Outgoing British prime minister Liz Truss leaving after making a speech outside 10 Downing Street, London before travelling to Buckingham Palace for an audience with King Charles III to formally resign. Picture by Victoria Jones/PA Wire
Sam Blewett, PA

Liz Truss has stressed the need to be "bold" as she made her final speech as British prime minister before power is handed over to new Tory leader Rishi Sunak.

After seven chaotic weeks, Ms Truss spoke this morning of the need to praise tax cuts and celebrate reversing the national insurance hike imposed by Mr Sunak when he was chancellor.

She warned that the nation continues to "battle through a storm" but insisted she believes that "brighter days lie ahead".

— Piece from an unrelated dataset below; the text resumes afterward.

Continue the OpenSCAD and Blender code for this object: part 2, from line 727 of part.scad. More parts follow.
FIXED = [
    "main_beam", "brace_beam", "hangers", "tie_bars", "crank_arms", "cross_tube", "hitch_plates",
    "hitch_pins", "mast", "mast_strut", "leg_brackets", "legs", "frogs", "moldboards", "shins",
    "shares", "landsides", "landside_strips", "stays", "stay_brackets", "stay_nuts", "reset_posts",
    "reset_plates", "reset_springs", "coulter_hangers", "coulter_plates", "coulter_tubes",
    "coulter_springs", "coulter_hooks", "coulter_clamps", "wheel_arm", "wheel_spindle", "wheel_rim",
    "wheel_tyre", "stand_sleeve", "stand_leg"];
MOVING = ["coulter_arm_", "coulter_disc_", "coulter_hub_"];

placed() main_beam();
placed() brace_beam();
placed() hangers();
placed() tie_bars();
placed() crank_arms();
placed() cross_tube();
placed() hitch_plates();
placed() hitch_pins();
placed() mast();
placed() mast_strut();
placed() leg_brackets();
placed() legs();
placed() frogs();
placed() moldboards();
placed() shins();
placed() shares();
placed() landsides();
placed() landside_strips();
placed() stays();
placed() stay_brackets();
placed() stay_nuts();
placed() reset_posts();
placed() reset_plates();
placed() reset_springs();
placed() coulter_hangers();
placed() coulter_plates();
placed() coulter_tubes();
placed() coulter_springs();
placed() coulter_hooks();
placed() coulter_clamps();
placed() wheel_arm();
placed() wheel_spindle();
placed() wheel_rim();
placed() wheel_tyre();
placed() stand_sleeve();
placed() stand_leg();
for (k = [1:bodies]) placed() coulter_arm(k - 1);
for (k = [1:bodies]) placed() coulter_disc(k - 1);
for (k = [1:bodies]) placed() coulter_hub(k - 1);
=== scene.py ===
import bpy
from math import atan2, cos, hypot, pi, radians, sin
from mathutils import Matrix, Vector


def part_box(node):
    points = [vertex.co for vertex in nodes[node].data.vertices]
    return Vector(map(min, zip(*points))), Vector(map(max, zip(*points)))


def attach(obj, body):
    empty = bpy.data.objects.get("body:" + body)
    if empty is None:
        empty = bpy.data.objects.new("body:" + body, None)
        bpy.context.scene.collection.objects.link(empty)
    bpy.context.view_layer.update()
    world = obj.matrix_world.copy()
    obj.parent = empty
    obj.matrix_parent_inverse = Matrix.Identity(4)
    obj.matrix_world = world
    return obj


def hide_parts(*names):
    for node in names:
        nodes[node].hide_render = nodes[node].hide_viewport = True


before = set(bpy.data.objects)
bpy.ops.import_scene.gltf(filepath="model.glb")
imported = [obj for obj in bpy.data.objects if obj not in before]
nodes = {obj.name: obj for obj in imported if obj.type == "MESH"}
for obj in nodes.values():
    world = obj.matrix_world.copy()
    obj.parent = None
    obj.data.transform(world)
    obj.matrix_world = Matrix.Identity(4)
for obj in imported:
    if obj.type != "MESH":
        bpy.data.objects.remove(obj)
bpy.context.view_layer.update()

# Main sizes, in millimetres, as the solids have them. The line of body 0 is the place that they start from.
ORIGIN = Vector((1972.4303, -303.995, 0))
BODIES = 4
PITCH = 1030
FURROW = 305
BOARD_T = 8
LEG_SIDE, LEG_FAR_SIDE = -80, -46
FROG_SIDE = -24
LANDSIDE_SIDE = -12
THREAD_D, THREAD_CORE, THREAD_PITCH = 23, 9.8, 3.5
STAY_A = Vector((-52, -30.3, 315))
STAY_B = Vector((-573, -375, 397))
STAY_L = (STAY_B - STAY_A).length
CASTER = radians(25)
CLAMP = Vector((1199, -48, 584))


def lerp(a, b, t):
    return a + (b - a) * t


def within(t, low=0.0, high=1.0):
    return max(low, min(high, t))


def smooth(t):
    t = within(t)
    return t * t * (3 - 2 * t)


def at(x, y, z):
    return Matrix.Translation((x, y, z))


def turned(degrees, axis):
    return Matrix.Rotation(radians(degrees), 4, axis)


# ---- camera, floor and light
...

She then travelled to Buckingham Palace to formally tender her resignation to King Charles after just 49 days in office, making her the shortest-serving prime minister in history.

Speaking from Downing Street, Ms Truss said: "From my time as prime minister I'm more convinced than ever that we need to be bold and confront the challenges we face."

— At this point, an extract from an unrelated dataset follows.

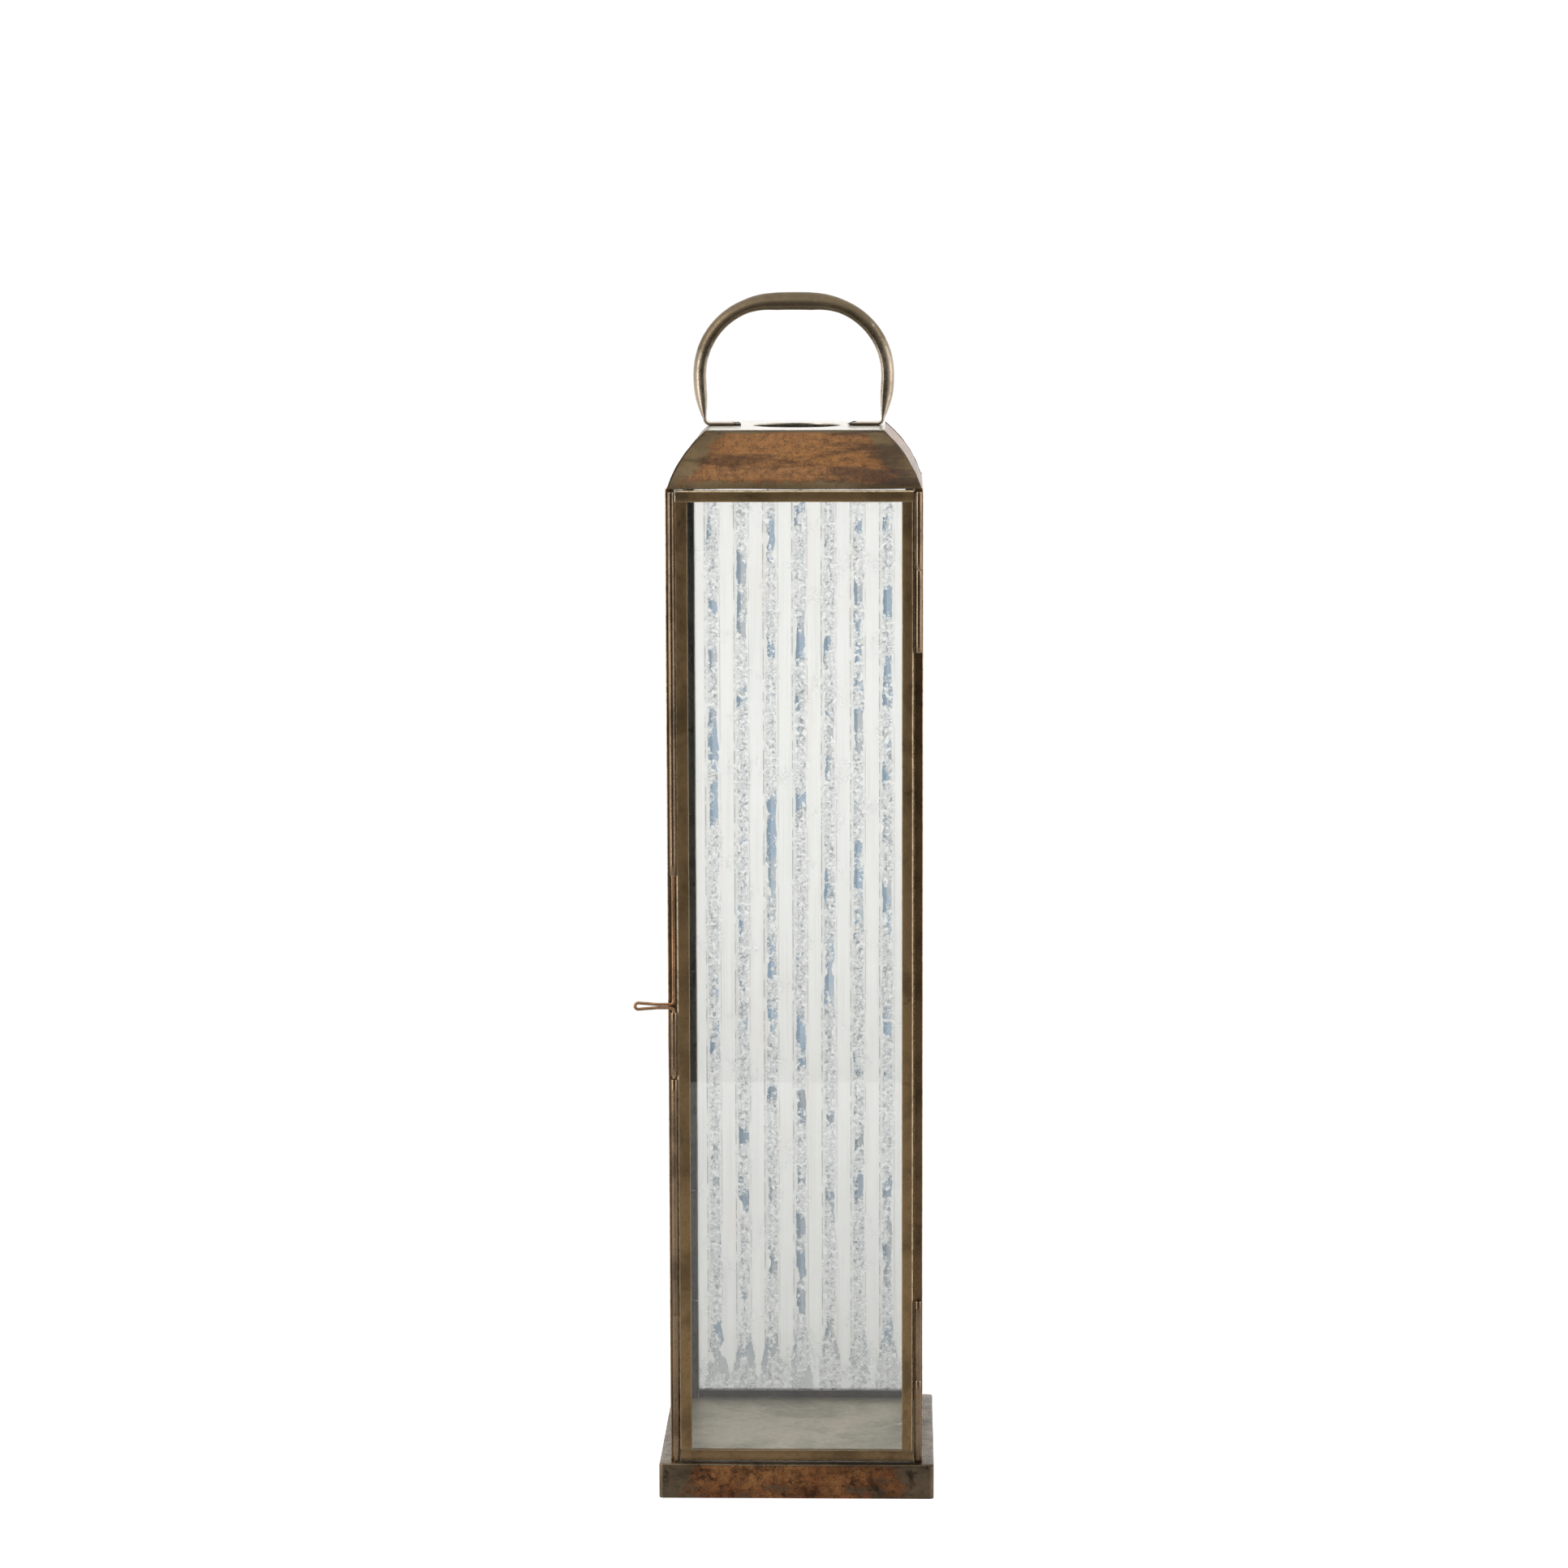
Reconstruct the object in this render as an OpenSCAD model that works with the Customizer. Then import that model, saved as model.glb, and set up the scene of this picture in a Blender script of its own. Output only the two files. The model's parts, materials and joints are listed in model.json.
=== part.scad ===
// Tall candle lantern in antiqued brass: a folded base pan, three walls of ribbed silvered
// glass, a hinged clear glass door with a lift-up drop bolt, a curved roof and a carrying arch.
// Millimetres. +Z is up, the origin is the middle of the base on the table, the door faces -Y.

/* [Base] */
// Side of the square base pan
base_w = 170; // [164:1:180]
// Height of the pan's skirt
base_h = 21.6; // [15:0.2:30]
// Radius of the pan's upright corners
base_corner_r = 2.5; // [1.5:0.5:5]
// Thickness of the folded sheet brass
sheet = 1; // [0.8:0.1:1.4]

/* [Body] */
// Outside width of the glazed body
body_w = 156; // [152:1:158]
// Height of the walls above the pan
wall_h = 603; // [560:1:640]
// Side of the square glazing channel that frames each wall
channel = 5.4; // [5:0.1:6]
// Depth of the groove that holds a wall's glass
channel_groove = 3; // [2.5:0.1:3.4]

/* [Ribbed glass] */
// Distance from one valley to the next
rib_pitch = 18.6; // [14:0.1:24]
// Height of a rib above the valleys on each face
rib_rise = 0.9; // [0.4:0.1:0.95]
// Thickness of the glass in the valleys
pane_t = 2.2; // [2:0.1:2.25]
// How far the pattern was cut off centre
rib_shift = 0; // [-9:0.5:9]

/* [Roof] */
// Width of the roof at its eaves
eave_w = 153.6; // [150:0.2:155]
// Side of the flat top plate
crown_w = 109; // [95:1:120]
// Height from the eaves to the underside of the top plate
roof_h = 33.4; // [28:0.2:40]
// How far each roof sheet bulges out from a flat slope
roof_bulge = 2.8; // [1:0.1:4]
// Diameter of the chimney hole
chimney_d = 54.8; // [40:0.2:60]

/* [Handle] */
// Outside diameter of the handle's tube
handle_tube_d = 11; // [8:0.5:12]
// Outside width of the arch
handle_w = 124.4; // [118:0.2:130]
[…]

"We simply cannot afford to be a low-growth country where the government takes up an increasing share of our national wealth and where there are huge divides between different parts of our country. We need to take advantage of our Brexit freedoms to do things differently."

She cited one of these benefits as "lower taxes, so people keep more of the money they earn", before wishing Mr Sunak "every success, for the good of our country".

In the speech lasting three minutes and seven seconds, Ms Truss quoted Roman philosopher Seneca to say: "It is not because things are difficult that we do not dare. It is because we do not dare that they are difficult."

Ms Truss thanked her family and her short-lived Downing Street team during the speech in front of a relatively small crowd of supporters that included her daughters Frances and Liberty, husband Hugh O'Leary and Deputy Prime Minister Therese Coffey.

"We continue to battle through a storm but I believe in Britain, I believe in the British people and I know that brighter days lie ahead," she ended her speech by saying.

Ending her speech, she said: "We continue to battle through a storm but I believe in Britain, I believe in the British people and I know that brighter days lie ahead."

Mr Sunak will be appointed as the country's next prime minister by the King and look to build a new Cabinet that might unite a fractious Tory party.

He took up the reins as leader of the Conservative Party without a vote after rivals Penny Mordaunt and Boris Johnson dropped out of the race for No 10, and will formally become prime minister later on Tuesday.